Capture the Flag: the emergence of complex cooperative agents - Impossible
https://deepmind.com/blog/capture-the-flag/
======
SmooL
This is pretty huge. From the paper:

 _The proposed training algorithm stabilises the learning process in partially
observable multi-agent environments by concurrently training a diverse
population of agents who learn by playing with each other, and in addition the
agent population provides a mechanism for metaoptimisation. We solve the
prohibitively hard credit assignment problem of learning from the sparse and
delayed episodic team win /loss signal (optimising thousands of actions based
on a single final reward) by enabling agents to evolve an internal reward
signal that acts as a proxy for winning and provides denser rewards. Finally,
we meet the memory and long-term temporal reasoning requirements of high-
level, strategic CTF play by introducing an agent architecture that features a
multi-timescale representation, reminiscent of what has been observed in
primate cerebral cortex (11), and an external working memory module, broadly
inspired by human episodic memory (22).
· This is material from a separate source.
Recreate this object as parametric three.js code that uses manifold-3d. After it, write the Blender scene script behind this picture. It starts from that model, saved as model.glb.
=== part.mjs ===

These three innovations, integrated
within a scalable, massively distributed, asynchronous computational
framework, enables the training of highly skilled CTF agents through solely
multi-agent interaction and single bits of feedback about game outcomes._

Also important to note that agents learn only from raw pixel data and output
to a virtual controller, and that even after artificially crimping the AI
reaction time and shooting accuracy to human levels, they still performed far
better than humans.